It was ‘from Ibadan that modern African literature rose’, John Otim writes in this week’s Pambazuka News. ‘There was a buzz, people sat up and took note. They examined the new thing, seeking out signs of deference to Empire, some acknowledgement, some appeal to European authority. Things Fall Apart showed none of that. It was Africa recreating Africa. The college and the city of Ibadan had found its voice’.

We are looking in at a dinner party at the home of the head of the department of English at the newly created University College of Ibadan in Nigeria. At the dinner table was the entire faculty. The year is 1948.

Ibadan was the lone university institution in the country, one of only a handful in all Africa. The men and women gathered, were as academics go a good bunch their subsequent careers showed. Their formal appearance despite the warm evening was a matter of pride and tradition. But their dress style was intended as well to fend off tropical night insects, especially the feared mosquito, the pest that after all had kept the entire region free of white settlement.

For the host and his wife and the guests, the dinner was an opportunity to think aloud without inhibitions, to talk shop in a homely, friendly milieu. They compared notes of their experiences in what was for them a strange, albeit enormously exciting and rewarding, environment. Africa was fun. But Africa was in 1948 for many white people a place out there on the fringes, teaming with the unknown. Joyce Carry’s novel Mr Johnson, set in Nigeria and published in 1948, presented the popular view of Africa championed by Joseph Conrad in the much acclaimed novella Heart of Darkness.

Dinner was over, the drinks session well underway. Life in the colonies was lavish. The dinner hall was a large colonial room with high ceilings and large low windows typical of the period. White clad black servants hurried about dispensing drinks and delicacies. The entire hall buzzed with small talk – naturally about Africa, about their own role as teachers, as pioneers in the heart of darkness. To be white in Africa was to be Lord. The novel Lord Jim was not set in Africa but Conrad may as well have set this story in Africa. The idea of the civilising mission, of the white man’s burden – though not now proclaimed – was never far from the mind. It was easy for these men and women, themselves mostly young people like Lord Jim before them, to feel that they were missionaries in the heart of darkness. The habit of forms of thoughts dies hard.

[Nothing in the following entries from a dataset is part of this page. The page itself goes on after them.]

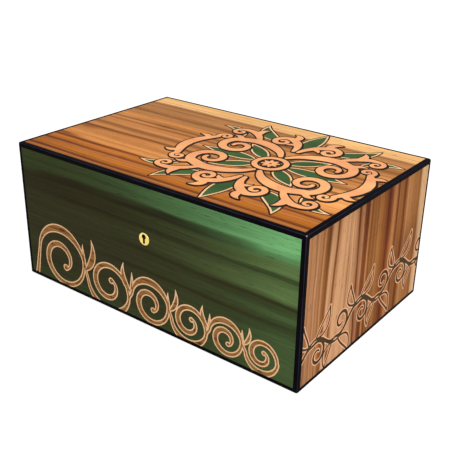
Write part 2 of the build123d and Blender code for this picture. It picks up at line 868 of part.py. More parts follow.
# Twelve o'clock on the dial is towards the front, so that it is upright when the lid stands open.
# The needle is made pointing there and is turned to the humidity shown at rest.
with BuildPart() as needle_blank:
    with BuildSketch(Plane.XY.offset(needle_low)):
        with Locations((dial_x, 0)):
            Circle(hub_r)
        with BuildLine():
            Polyline(
                (dial_x - needle_wide / 2, needle_tail),
                (dial_x + needle_wide / 2, needle_tail),
                (dial_x + needle_tip / 2, -needle_long),
                (dial_x - needle_tip / 2, -needle_long),
                close=True,
            )
        make_face()
    extrude(amount=needle_thick)
    round_plate(spindle_r, needle_low, needle_thick, Mode.SUBTRACT)

with BuildPart() as hygrometer_needle:
    dial_axis = Axis((dial_x, 0, 0), (0, 0, 1))
    add(needle_blank.part.rotate(dial_axis, dial_sweep * (rest_humidity / 100 - 0.5)))

with BuildPart() as hygrometer_spindle:
    round_plate(spindle_r, needle_low, meter_deep - meter_wall - needle_in)

# The band behind the dial bends with the damp air and turns the spindle
band_line = CenterArc((0, 0), band_r, 0, band_sweep)

with BuildPart() as hygrometer_band:
    with BuildSketch(Plane.XY.offset(magnet_low - meter_wall - band_tall)):
        with Locations((dial_x, 0)):
            SlotArc(band_line, band_thick)
    extrude(amount=band_tall)

pieces = {
    "base_corner_edging": base_corner_edging,
    "base_foot_edging": base_foot_edging,
    "felt_pad": felt_pad,
    "base_bottom": base_bottom,
    "base_wall_front": base_wall_front,
    "base_wall_back": base_wall_back,
    "base_wall_sides": base_wall_sides,
    "base_veneer_front": base_veneer_front,
    "base_veneer_back": base_veneer_back,
    "base_veneer_left": base_veneer_left,
    "base_veneer_right": base_veneer_right,
    "lining_floor": lining_floor,
    "lining_long": lining_long,
    "lining_ends": lining_ends,
    "tray_cleats": tray_cleats,
    "keyhole_plate": keyhole_plate,
    "lock_case": lock_case,
    "lock_cap": lock_cap,
    "lock_face": lock_face,
    "lock_key_post": lock_key_post,
    "lock_spring": lock_spring,
    "lock_bolt": lock_bolt,
    "hinge_base_leaves": hinge_base_leaves,
    "hinge_pins": hinge_pins,
    "hinge_arms": hinge_arms,
    "base_screws": base_screws,
    "base_divider": base_divider,
    "tray_long_boards": tray_long_boards,
    "tray_end_boards": tray_end_boards,
    "tray_slats": tray_slats,
    "tray_divider": tray_divider,
    "lid_corner_edging": lid_corner_edging,
    "lid_top_edging": lid_top_edging,
    "lid_panel": lid_panel,
    "lid_rail_front": lid_rail_front,
    "lid_rail_back": lid_rail_back,
    "lid_rail_sides": lid_rail_sides,
    "lid_veneer_front": lid_veneer_front,
    "lid_veneer_back": lid_veneer_back,
    "lid_veneer_left": lid_veneer_left,
    "lid_veneer_right": lid_veneer_right,
    "lid_veneer_top": lid_veneer_top,
    "lid_lining_top": lid_lining_top,
    "lid_lining_long": lid_lining_long,
    "lid_lining_ends": lid_lining_ends,
    "lock_striker": lock_striker,
    "hinge_lid_leaves": hinge_lid_leaves,
    "lid_screws": lid_screws,
    "steel_keepers": steel_keepers,
    "magnets": magnets,
    "humidifier_case": humidifier_case,
    "humidifier_foam": humidifier_foam,
    "humidifier_cover": humidifier_cover,
    "hygrometer_case": hygrometer_case,
    "hygrometer_band": hygrometer_band,
    "hygrometer_dial": hygrometer_dial,
    "hygrometer_glass": hygrometer_glass,
    "hygrometer_bezel": hygrometer_bezel,
    "hygrometer_needle": hygrometer_needle,
    "hygrometer_spindle": hygrometer_spindle,
}

for name, piece in pieces.items():
    piece.part.label = name
    export_step(piece.part, f"parts/{name}.step")
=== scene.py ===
# %% [markdown]
# # A lacquered humidor
# A humidor is a case of boards that keeps its inside at one dampness. This one wears dyed and
# streaked veneers, black rounded edging, inlaid ornament and a deep gloss. The boards, hinges,
# lock and tray come ready-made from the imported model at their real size. This lesson adds what
# the eye sees: wood, brass, lacquer, inlay and light.

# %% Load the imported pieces
import math

import bmesh
import bpy
import numpy as np
from mathutils import Matrix, Vector, noise


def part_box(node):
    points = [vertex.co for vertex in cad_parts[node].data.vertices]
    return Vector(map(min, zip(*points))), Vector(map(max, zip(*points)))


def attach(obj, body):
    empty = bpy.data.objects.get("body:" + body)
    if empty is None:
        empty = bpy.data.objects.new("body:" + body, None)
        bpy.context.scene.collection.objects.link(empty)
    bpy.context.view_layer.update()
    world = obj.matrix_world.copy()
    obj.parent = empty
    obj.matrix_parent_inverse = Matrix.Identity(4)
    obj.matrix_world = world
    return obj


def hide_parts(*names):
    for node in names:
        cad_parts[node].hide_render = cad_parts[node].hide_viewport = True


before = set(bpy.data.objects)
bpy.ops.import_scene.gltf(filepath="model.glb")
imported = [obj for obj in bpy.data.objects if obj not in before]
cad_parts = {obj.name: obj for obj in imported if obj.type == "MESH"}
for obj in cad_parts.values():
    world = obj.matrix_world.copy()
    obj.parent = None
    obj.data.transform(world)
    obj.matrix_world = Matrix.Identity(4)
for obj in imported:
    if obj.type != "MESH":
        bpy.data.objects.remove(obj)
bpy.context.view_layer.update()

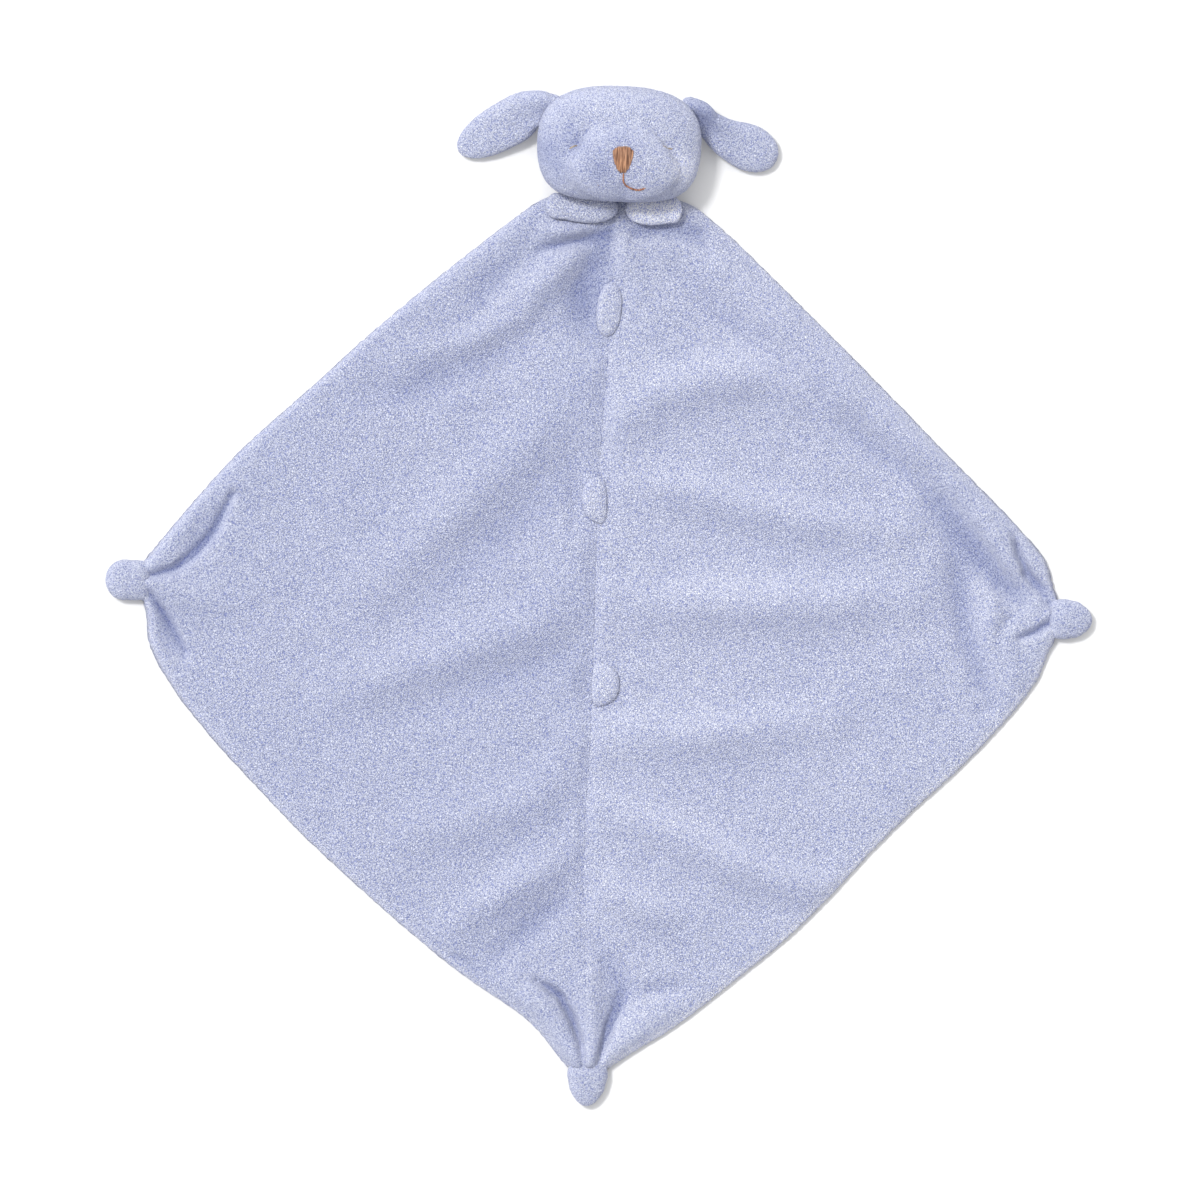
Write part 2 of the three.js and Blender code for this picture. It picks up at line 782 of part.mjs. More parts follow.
function earLimb(sign, length, shares) {
  const spin = THREE.MathUtils.degToRad(earRootSpin);
  const root = outlinePoint(sign, spin);
  const along = outlinePoint(sign, spin + earTurnStep).sub(outlinePoint(sign, spin - earTurnStep));
  const across = along.setZ(0).normalize();
  const outward = new THREE.Vector3(across.y, -across.x, 0).multiplyScalar(sign);
  root.addScaledVector(outward, earRootHalfThick + earClear);
  const points = [root];
  shares.forEach(([out, up], k) => {
    const settle = (k + 1) / shares.length;
    points.push(
      new THREE.Vector3(
        root.x + sign * out * length,
        root.y + up * length,
        lerp(root.z, earTipHeight, Math.sin((Math.PI / 2) * settle)),
      ),
    );
  });
  return {
    curve: new THREE.CatmullRomCurve3(points),
    rootAcross: outward.clone().cross(new THREE.Vector3(0, 0, -1)),
    rootHalfWidth: earRootHalfWidth,
    rootHalfThick: earRootHalfThick,
    halfWidth: earHalfWidth,
    halfThick: earHalfThick,
    swellStart: 0.1,
    tipStart: 0.5,
    taperShare: 0,
    roundPlan: false,
    floor: 0,
  };
}

function armLimb(sign, root, length) {
  const start = new THREE.Vector3(neckShift + sign * root, topReach - armDrop, armAxisHeight);
  const tip = start.clone().add(new THREE.Vector3(-sign * length, 0, 0));
  const middle = start.clone().lerp(tip, 0.5).add(new THREE.Vector3(0, armBow, 0));
  return {
    curve: new THREE.CatmullRomCurve3([start, middle, tip]),
    rootHalfWidth: armHalfWidth * 0.86,
    rootHalfThick: armHalfThick * 0.9,
    halfWidth: armHalfWidth,
    halfThick: armHalfThick,
    swellStart: 0.1,
    tipStart: 0.55,
    taperShare: 0,
    roundPlan: true,
    floor: clothTop + gap,
  };
}

function nubLimb(place, direction, length, taperShare) {
  const start = new THREE.Vector3(place.x, place.y, nubAxisHeight);
  const clear = nubRootHalfThick * seatShare + gap;
  start.addScaledVector(direction, clear);
  const tip = start.clone().addScaledVector(direction, length - clear);
  return {
    curve: new THREE.CatmullRomCurve3([start, start.clone().lerp(tip, 0.5), tip]),
    rootHalfWidth: nubRootHalfWidth,
    rootHalfThick: nubRootHalfThick,
    halfWidth: nubHalfWidth,
    halfThick: nubHalfThick,
    swellStart: 0.18,
    tipStart: 0.3,
    taperShare,
    roundPlan: false,
    floor: 0,
  };
}

// Tabs: a half-moon of doubled plush whose straighter edge is rounded about its sewn line
function tabGeometry(tab) {
  const around = 14;
  const half = tabThick / 2;
  const rings = [];
  for (let k = 0; k <= around; k++) {
    const share = k / around;
    const y = tab.length * (share - 0.5);
    const open = Math.sqrt(Math.max(Math.sin(Math.PI * clamp(share, 0.04, 0.96)), 0));
    const reach = tab.reach * lerp(0.35, 1, open);
    const root = tab.drawIn * (1 - open);
    const thick = half * lerp(0.45, 1, Math.sin(Math.PI * share));
    rings.push([
      new THREE.Vector3(root, y, -thick),
      new THREE.Vector3(reach - half, y, -thick),
      new THREE.Vector3(reach, y, 0),
      new THREE.Vector3(reach - half, y, thick),
      new THREE.Vector3(root, y, thick),
      new THREE.Vector3(root - thick * 0.7, y, thick * 0.7),
      new THREE.Vector3(root - thick, y, 0),
      new THREE.Vector3(root - thick * 0.7, y, -thick * 0.7),
    ]);
  }
  const count = rings[0].length;
  const points = rings.flat();
  const triangles = [];
  for (let r = 0; r < around; r++) ringBand(r * count, (r + 1) * count, count, triangles);
  const last = around * count;
  for (let k = 1; k + 1 < count; k++) {
    triangles.push([0, k + 1, k]);
    triangles.push([last, last + k, last + k + 1]);
  }
  return closedGeometry(points, triangles);
}

// Embroidery

// The point on the head's facets above a place on its face, lifted off the skin
const headSkin = new THREE.Mesh(headCover());
const ray = new THREE.Raycaster();
function facePoint(x, y, lift) {
  const above = headCentre.clone().add(new THREE.Vector3(x, y, 2 * headFaceDepth));
  ray.set(above, new THREE.Vector3(0, 0, -1));
  const hit = ray.intersectObject(headSkin)[0];
  return hit.point.clone().addScaledVector(hit.face.normal, lift);
}

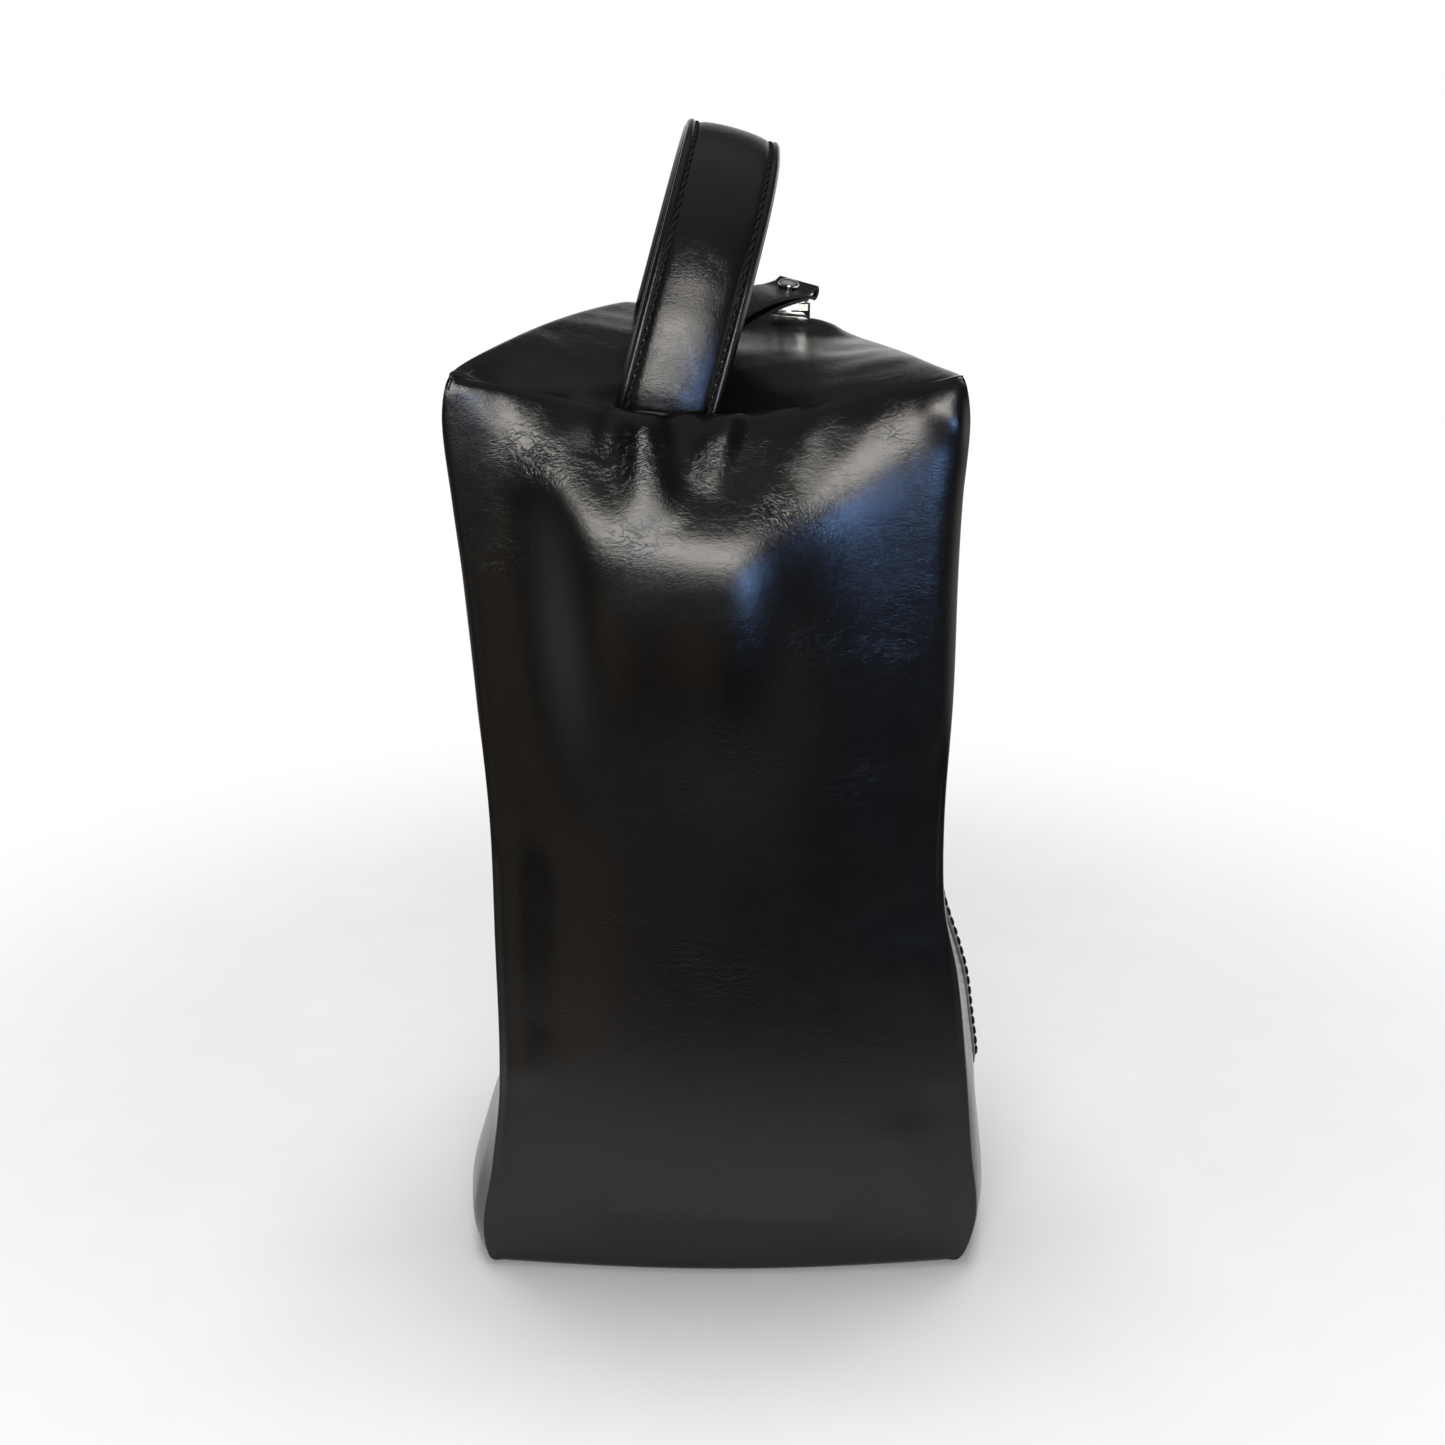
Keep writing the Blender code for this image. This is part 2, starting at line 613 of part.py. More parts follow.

The conversation and the partying ate deep into the night. Beyond the gates, a parallel world buzzed, full of its own life, with its own habits, traditions and institutions. Barring Harlem, Ibadan was the largest black conglomerate there was. Chaotic, slummy even. But Ibadan was exploding, as few other places on the continent were, with what it meant to be African in the middle of the twentieth century. There were musicians, dancers, theatre groups, artists, and politicians, all struggling for social space. The cocoa economy ensured that there was in the city a degree of affluence.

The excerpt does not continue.